The ensuing discussions led to a shared recognition that if we were going to provide more engaging schooling, we were going to have to talk more about how we could design organizations, pedagogy, programs and curricula that were responsive to students’ needs — without sacrificing standards — and we were going to have to involve teachers in those discussions.

The Fishbowl
When I was appointed superintendent in Trenton, N.J., I started in late June, which meant I had until September to learn as much about the district as I could before the school year got under way. I did the conventional things — reviewed the budget, read the teachers’ contract, looked at school performance data and drove around the city.

But I also wanted to understand how parts of the district worked — budget development, food services, special education, federal programs, transportation, maintenance and so on. I considered interviewing the heads of each division and thought it might be interesting to invite others to sit in on the meetings. That idea quickly raised a question: Why not use these discussions as an opportunity for anyone in the district or community who was interested to learn along with me?

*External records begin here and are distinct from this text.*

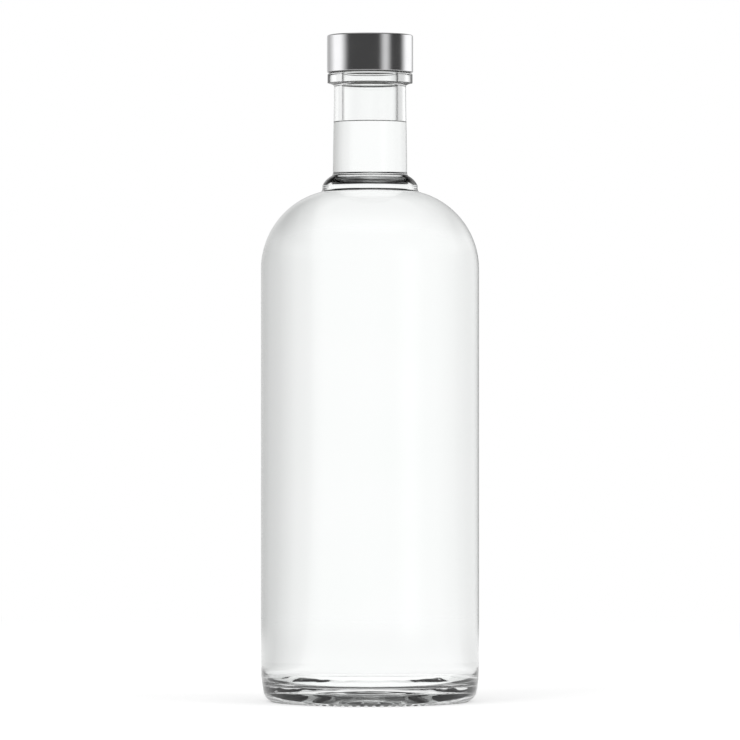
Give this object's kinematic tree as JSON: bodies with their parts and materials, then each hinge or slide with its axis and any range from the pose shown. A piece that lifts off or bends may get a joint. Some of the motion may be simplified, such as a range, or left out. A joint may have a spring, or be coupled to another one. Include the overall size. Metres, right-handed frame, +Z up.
{
  "type": "vodka bottle",
  "caption": "Clear glass spirits bottle with a round shoulder, short neck, stippled punted base, clear liquid and a screw cap with a metal shell.",
  "frame": {"origin": "centre of the base, on the surface that the bottle stands on", "axes": "+Z up along the bottle's axis, towards the cap"},
  "size_m": [0.0804, 0.0804, 0.2456],
  "materials": {
    "flint_glass": "polished",
    "spirit": "gloss",
    "cap_metal": "satin",
    "insert_plastic": "satin",
    "liner_foam": "matte"
  },
  "bodies": {
    "bottle": {"glass_bottle": "flint_glass", "vodka": "spirit"},
    "wad": {"cap_liner": "liner_foam"},
    "cap": {"cap_shell": "cap_metal", "cap_insert": "insert_plastic"}
  },
  "joints": [
    {"name": "cap_lift", "type": "slide", "parent": "bottle", "child": "wad", "axis": [0, 0, 1], "range_m": [0, 0.0127]},
    {"name": "cap_turn", "type": "hinge", "parent": "wad", "child": "cap", "pos_m": [0, 0, 0.238], "axis": [0, 0, 1], "range_deg": [0, 1080]}
  ],
  "couplings": [
    {"joint": "cap_lift", "follows": "cap_turn", "m_per_rad": 0.0006737}
  ]
}
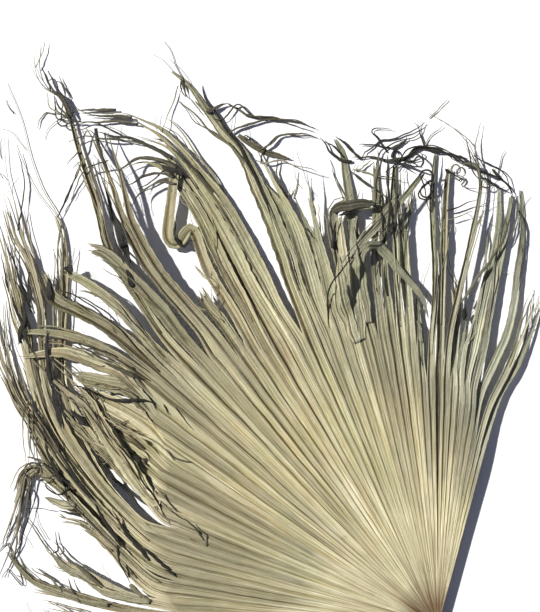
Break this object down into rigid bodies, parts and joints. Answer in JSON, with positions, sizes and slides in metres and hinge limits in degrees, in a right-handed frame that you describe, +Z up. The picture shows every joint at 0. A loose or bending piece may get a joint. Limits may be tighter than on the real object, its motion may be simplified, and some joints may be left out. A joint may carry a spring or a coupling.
{
  "type": "dried palm leaf",
  "caption": "Dried fan palm leaf lying flat: a pleated fan that splits into long, forked, curling segments on a short cut stalk, for dry arrangements and displays.",
  "frame": {"origin": "on the surface that the leaf lies on, under the point where its pleats meet", "axes": "+Z up from the surface, +Y along the leaf's midline towards its tips, the stalk along -Y, +X to the right as seen from above with the tips away"},
  "size_m": [1.0473, 1.2256, 0.0372],
  "materials": {
    "leaf": "matte",
    "stalk": "satin"
  },
  "bodies": {
    "root": {"blade": "leaf", "petiole": "stalk"}
  },
  "joints": []
}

We decided to use the central-office auditorium as the meeting place and arranged the seats in a semicircle with a small table in the center. Each division director began with a brief presentation, and we talked about strengths and challenges while an audience listened to our discussion. After 45 minutes or an hour, we opened the discussion to questions and comments from anyone in the audience. We publicized the schedule of topics and televised the meetings on our cable channel.

The meetings quickly became a hit. School board members, city council members, community activists, parents, teachers, principals and union leaders attended. Not only was I learning a great deal about the school district, but so was everybody else. Much to my amazement, I began to hear from people who were watching the meetings on television.

The Times of Trenton ran a series of stories on the meetings, culminating in an editorial on what it called “the fishbowl strategy,” which it explained was “designed to let the public observe and comment as the superintendent and senior staff examined the complex workings of the district … a shrewd move on Lytle’s part to let employees and district residents join him as he saw Trenton’s beleaguered district for the first time. … ‘Let’s see what’s here so we can move on together’ seems to be the message.’”

One of my colleagues observed that these “tutoring” sessions accomplished several things for a new superintendent. In an article titled “Creating a Transition Map for a New Superintendency: 7 Powerful Strategies” in the January 2008 issue of the AASA New Superintendents E-Journal, lead author Patrick Sanaghan wrote: “They modeled a learning attitude on his part, informed many people about the complexity of the school district, quickly developed trust in the new leader because he was able to demonstrate competence and collegiality in these sessions, and communicated transparency as a value to relevant stakeholders. The sessions also gave the superintendent a sense of the capabilities of key staff, the concerns of the community, and the challenges and opportunities the district was facing.”

In telling these stories I’m not suggesting that the fishbowl process or the student shadow studies would be appropriate in every community or situation. But I am making the point that taking time to learn the context before starting to act has a great deal to do with how future decisions will be made, perceived, understood and acted upon. And a great deal to do with increasing the prospects for your long-term success.